═════ SOURCE EXCERPT

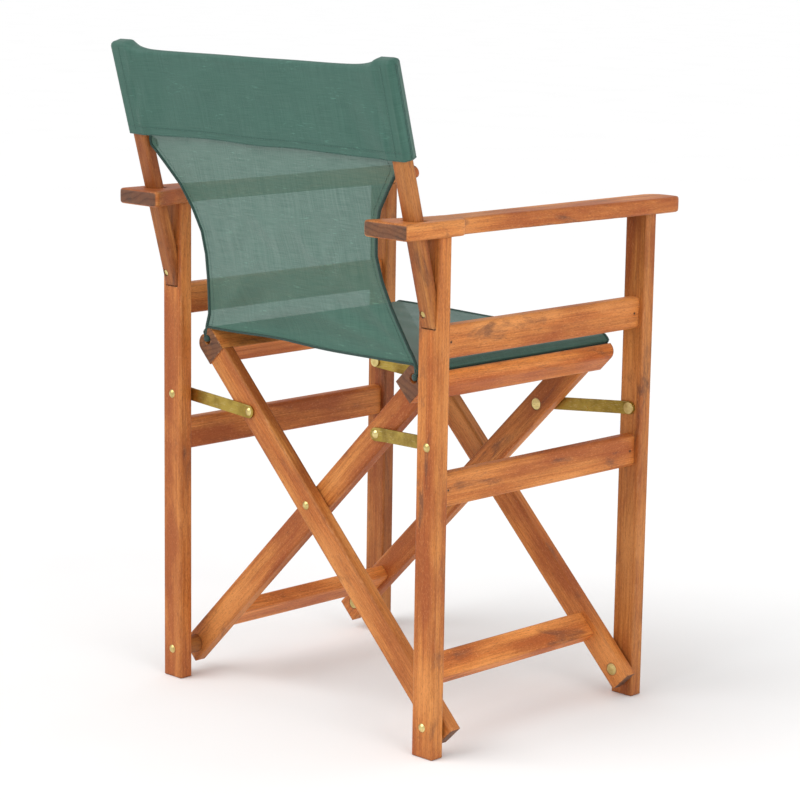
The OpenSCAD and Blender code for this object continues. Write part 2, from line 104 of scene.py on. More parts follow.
class Graph:
    """A new material and short calls for building its node tree."""

    def __init__(self, name):
        self.material = bpy.data.materials.new(name)
        self.material.use_nodes = True
        self.tree = self.material.node_tree
        self.tree.nodes.clear()

    def node(self, kind, **props):
        n = self.tree.nodes.new(kind)
        for k, v in props.items():
            setattr(n, k, v)
        return n

    def put(self, socket, value):
        if isinstance(value, bpy.types.NodeSocket):
            self.tree.links.new(value, socket)
        elif value is not None:
            socket.default_value = value

    def math(self, op, a, b=None, clamp=False):
        n = self.node("ShaderNodeMath", operation=op, use_clamp=clamp)
        for socket, value in zip(n.inputs, (a, b)):
            self.put(socket, value)
        return n.outputs[0]

    def vmath(self, op, a, b):
        n = self.node("ShaderNodeVectorMath", operation=op)
        self.put(n.inputs[0], a)
        self.put(n.inputs[1], b)
        return n.outputs["Value" if op == "DOT_PRODUCT" else "Vector"]

    def place(self):
        """Coordinates fixed to the piece, in metres."""
        return self.node("ShaderNodeTexCoord").outputs["Object"]

    def split(self, vector):
        n = self.node("ShaderNodeSeparateXYZ")
        self.put(n.inputs[0], vector)
        return n.outputs

    def combine(self, x, y, z):
        n = self.node("ShaderNodeCombineXYZ")
        for socket, value in zip(n.inputs, (x, y, z)):
            self.put(socket, value)
        return n.outputs[0]

    def noise(self, vector, scale, detail=2.0, rough=0.5, distortion=0.0):
        n = self.node("ShaderNodeTexNoise")
        self.put(n.inputs["Vector"], vector)
        n.inputs["Scale"].default_value = scale
        n.inputs["Detail"].default_value = detail
        n.inputs["Roughness"].default_value = rough
        n.inputs["Distortion"].default_value = distortion
        return n.outputs[0]

    def ramp(self, value, *stops):
        """Map a value through (place, grey) or (place, colour) stops."""
        n = self.node("ShaderNodeValToRGB")
        el = n.color_ramp.elements
        while len(el) < len(stops):
            el.new(0.5)
        for e, (place, shade) in zip(el, stops):
            e.position = place
            e.color = (*shade, 1) if hasattr(shade, "__len__") else (shade, shade, shade, 1)
        self.put(n.inputs[0], value)
        return n.outputs[0]

    def mix(self, factor, a, b, blend="MIX"):
        n = self.node("ShaderNodeMix", data_type="RGBA", blend_type=blend)
        self.put(n.inputs[0], factor)
        for socket, value in ((n.inputs[6], a), (n.inputs[7], b)):
            self.put(socket, (*value, 1) if isinstance(value, tuple) else value)
        return n.outputs[2]

    def bevel(self, radius):
        n = self.node("ShaderNodeBevel", samples=4)
        n.inputs["Radius"].default_value = radius
        return n.outputs[0]

    def bump(self, height, strength, distance, normal=None):
        n = self.node("ShaderNodeBump")
        n.inputs["Strength"].default_value = strength
        n.inputs["Distance"].default_value = distance
        self.put(n.inputs["Height"], height)
        self.put(n.inputs["Normal"], normal)
        return n.outputs[0]

    def surface(self, values):
        """End in a Principled shader with these sockets; gives back the material."""
        shader = self.node("ShaderNodeBsdfPrincipled")
        for socket, value in values.items():
            self.put(shader.inputs[socket], value)
        out = self.node("ShaderNodeOutputMaterial")
        self.tree.links.new(shader.outputs[0], out.inputs["Surface"])
        return self.material


# ---- wood ----

WOOD_LIGHT, WOOD_BASE, WOOD_DARK = (214, 138, 68), (194, 110, 46), (132, 64, 24)
END_LATE, END_EARLY, END_PORE = (66, 46, 36), (104, 72, 54), (54, 35, 27)
WORN, CHIPPED = (122, 74, 44), (226, 176, 132)
WOOD_EDGE = 3 * MM
rng = random.Random(7)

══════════

__EXERCISE INSTRUCTIONS__
Each line of the material should be duplicated exactly, please.

__SOLUTION__
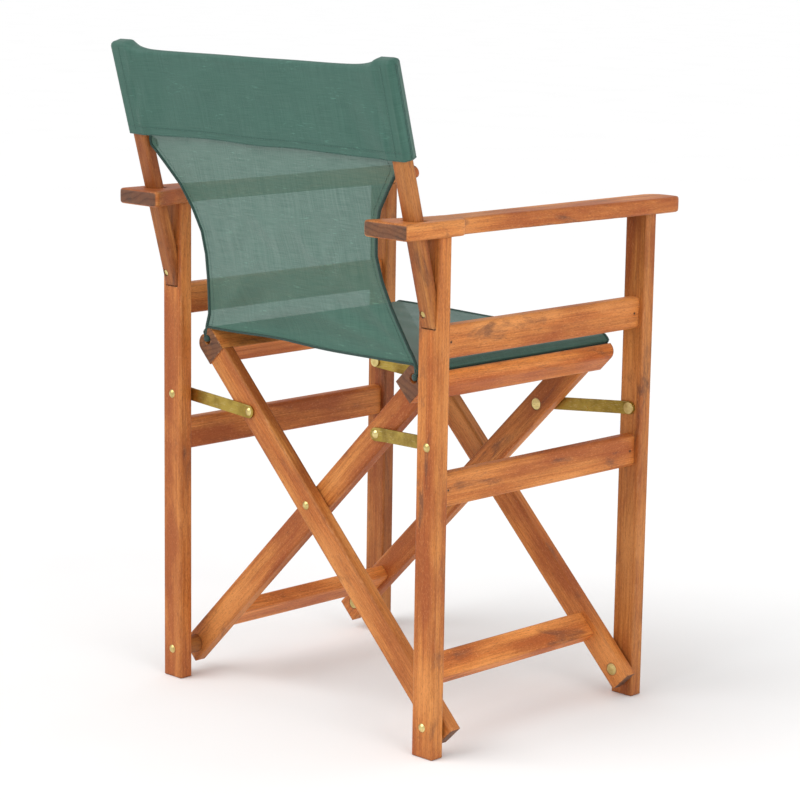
The OpenSCAD and Blender code for this object continues. Write part 2, from line 104 of scene.py on. More parts follow.
class Graph:
    """A new material and short calls for building its node tree."""

    def __init__(self, name):
        self.material = bpy.data.materials.new(name)
        self.material.use_nodes = True
        self.tree = self.material.node_tree
        self.tree.nodes.clear()

    def node(self, kind, **props):
        n = self.tree.nodes.new(kind)
        for k, v in props.items():
            setattr(n, k, v)
        return n

    def put(self, socket, value):
        if isinstance(value, bpy.types.NodeSocket):
            self.tree.links.new(value, socket)
        elif value is not None:
            socket.default_value = value

    def math(self, op, a, b=None, clamp=False):
        n = self.node("ShaderNodeMath", operation=op, use_clamp=clamp)
        for socket, value in zip(n.inputs, (a, b)):
            self.put(socket, value)
        return n.outputs[0]

    def vmath(self, op, a, b):
        n = self.node("ShaderNodeVectorMath", operation=op)
        self.put(n.inputs[0], a)
        self.put(n.inputs[1], b)
        return n.outputs["Value" if op == "DOT_PRODUCT" else "Vector"]

    def place(self):
        """Coordinates fixed to the piece, in metres."""
        return self.node("ShaderNodeTexCoord").outputs["Object"]

    def split(self, vector):
        n = self.node("ShaderNodeSeparateXYZ")
        self.put(n.inputs[0], vector)
        return n.outputs

    def combine(self, x, y, z):
        n = self.node("ShaderNodeCombineXYZ")
        for socket, value in zip(n.inputs, (x, y, z)):
            self.put(socket, value)
        return n.outputs[0]

    def noise(self, vector, scale, detail=2.0, rough=0.5, distortion=0.0):
        n = self.node("ShaderNodeTexNoise")
        self.put(n.inputs["Vector"], vector)
        n.inputs["Scale"].default_value = scale
        n.inputs["Detail"].default_value = detail
        n.inputs["Roughness"].default_value = rough
        n.inputs["Distortion"].default_value = distortion
        return n.outputs[0]

    def ramp(self, value, *stops):
        """Map a value through (place, grey) or (place, colour) stops."""
        n = self.node("ShaderNodeValToRGB")
        el = n.color_ramp.elements
        while len(el) < len(stops):
            el.new(0.5)
        for e, (place, shade) in zip(el, stops):
            e.position = place
            e.color = (*shade, 1) if hasattr(shade, "__len__") else (shade, shade, shade, 1)
        self.put(n.inputs[0], value)
        return n.outputs[0]

    def mix(self, factor, a, b, blend="MIX"):
        n = self.node("ShaderNodeMix", data_type="RGBA", blend_type=blend)
        self.put(n.inputs[0], factor)
        for socket, value in ((n.inputs[6], a), (n.inputs[7], b)):
            self.put(socket, (*value, 1) if isinstance(value, tuple) else value)
        return n.outputs[2]

    def bevel(self, radius):
        n = self.node("ShaderNodeBevel", samples=4)
        n.inputs["Radius"].default_value = radius
        return n.outputs[0]

    def bump(self, height, strength, distance, normal=None):
        n = self.node("ShaderNodeBump")
        n.inputs["Strength"].default_value = strength
        n.inputs["Distance"].default_value = distance
        self.put(n.inputs["Height"], height)
        self.put(n.inputs["Normal"], normal)
        return n.outputs[0]

    def surface(self, values):
        """End in a Principled shader with these sockets; gives back the material."""
        shader = self.node("ShaderNodeBsdfPrincipled")
        for socket, value in values.items():
            self.put(shader.inputs[socket], value)
        out = self.node("ShaderNodeOutputMaterial")
        self.tree.links.new(shader.outputs[0], out.inputs["Surface"])
        return self.material


# ---- wood ----

WOOD_LIGHT, WOOD_BASE, WOOD_DARK = (214, 138, 68), (194, 110, 46), (132, 64, 24)
END_LATE, END_EARLY, END_PORE = (66, 46, 36), (104, 72, 54), (54, 35, 27)
WORN, CHIPPED = (122, 74, 44), (226, 176, 132)
WOOD_EDGE = 3 * MM
rng = random.Random(7)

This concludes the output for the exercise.